Kregel afirmou que o país tem, de fato, uma resposta eficaz para a crise em seus programas de governo, que está nos programas de médio prazo – o PAC, os territórios da cidadania, o PDE, o estímulo às empresas de pequeno e médio porte – mas estas respostas têm sido sacrificadas, ou pelo menos competido com a política de curto prazo de estabilidade macroeconômica à custa de altos juros. Alguns dos fatores apontados como forças positivas do Brasil frente à crise, na verdade, são a consequência inesperada dessa política danosa – por exemplo, os bancos brasileiros nunca precisaram investir em instrumentos exóticos como os derivativos de hipotecas americanos, simplesmente porque o rendimento fornecido pelo estado, a transferência de renda do público aos bancos, era mais lucrativa ainda. No mesmo sentido, Pochman demonstrou que a transferência de renda ao setor financeiro no período 1998-2003 foi superior à totalidade do PIB, muito acima das transferências sendo feitas hoje nos países desenvolvidos.
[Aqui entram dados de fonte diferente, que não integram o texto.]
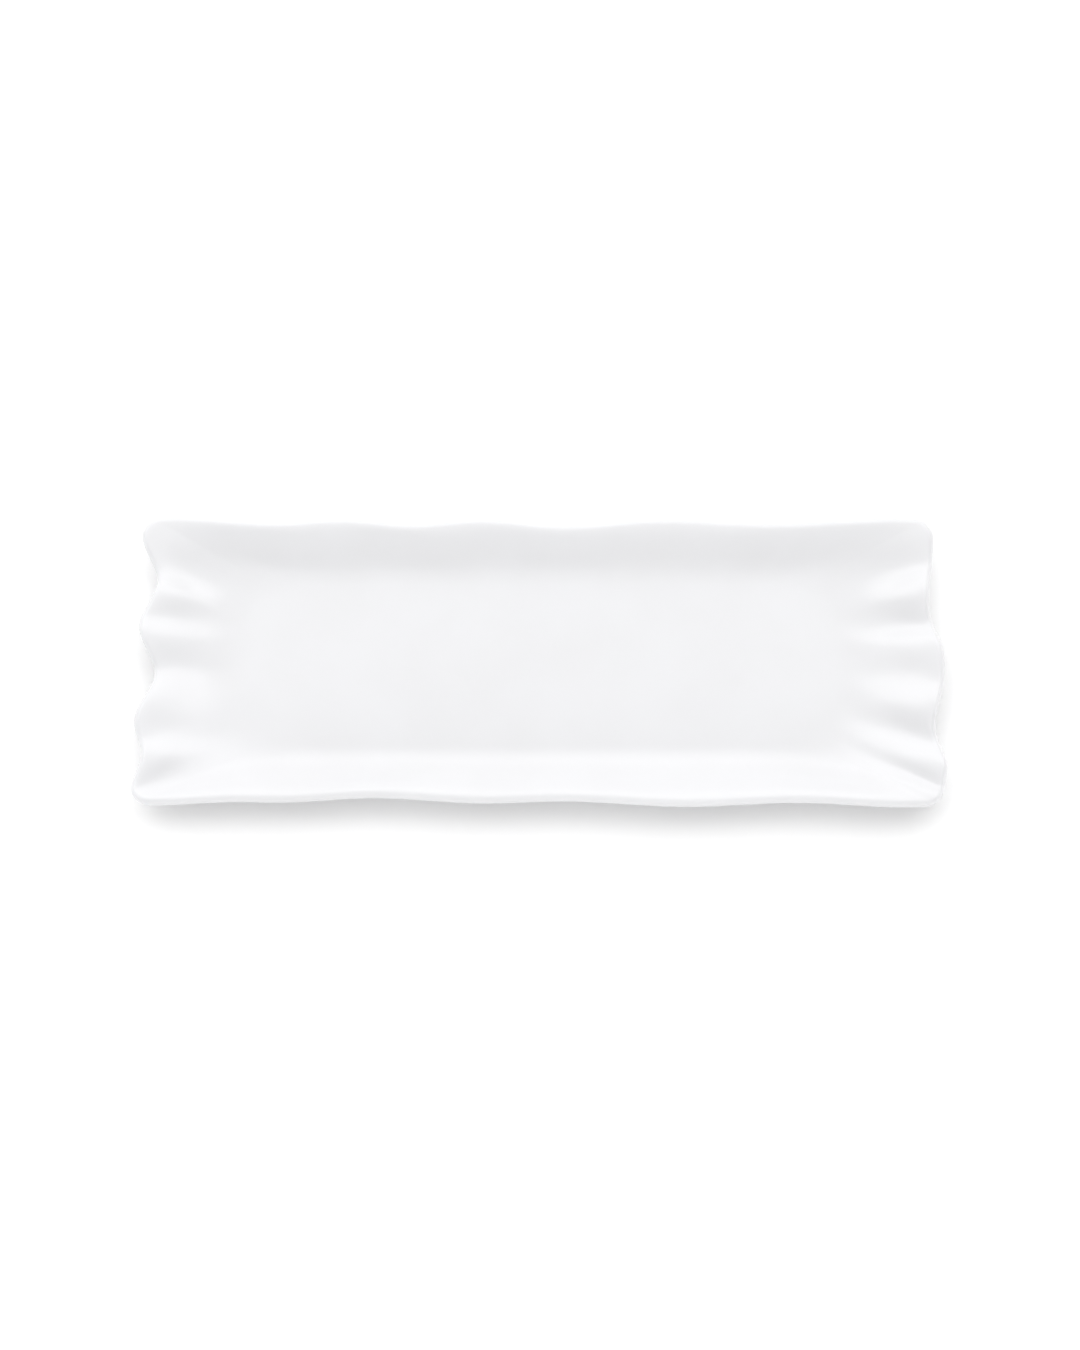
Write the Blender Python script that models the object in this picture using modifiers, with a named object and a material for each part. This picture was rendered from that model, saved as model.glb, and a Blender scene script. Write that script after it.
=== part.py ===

Encerrando o painel, o diretor do BNDES Luciano Coutinho traçou uma visão mais otimista, segundo a qual o Brasil, através do Estado cujo papel de indutor e planejador do crescimento foi reconstruído desde 2003, está se não imune pelo menos mais bem aparelhado para enfrentar a crise do que a maioria dos países. Comparou o PAC ao pacote de estímulo do Congresso americano, que segundo ele “de 800bn, quase um trilhão, menos de 200bn poderão ser gastos este ano, porque não há planejamento, experiência, licenças locais, nada,” enquanto no Brasil o programa de incentivo econômico já vinha se estruturando desde antes da crise. A única alteração mencionada aos planos pré-crise do BNDES, fora o simples aumento do capital e empréstimos do banco, foi o interesse demonstrado por programas de garantia de emprego, mencionados por Sachs e Kregel, no qual o estado ofereceria a garantia de um emprego por salário mínimo em obras de infraestrutura e em obras locais, o que também implicaria na manutenção da qualificação da mão de obra durante a crise.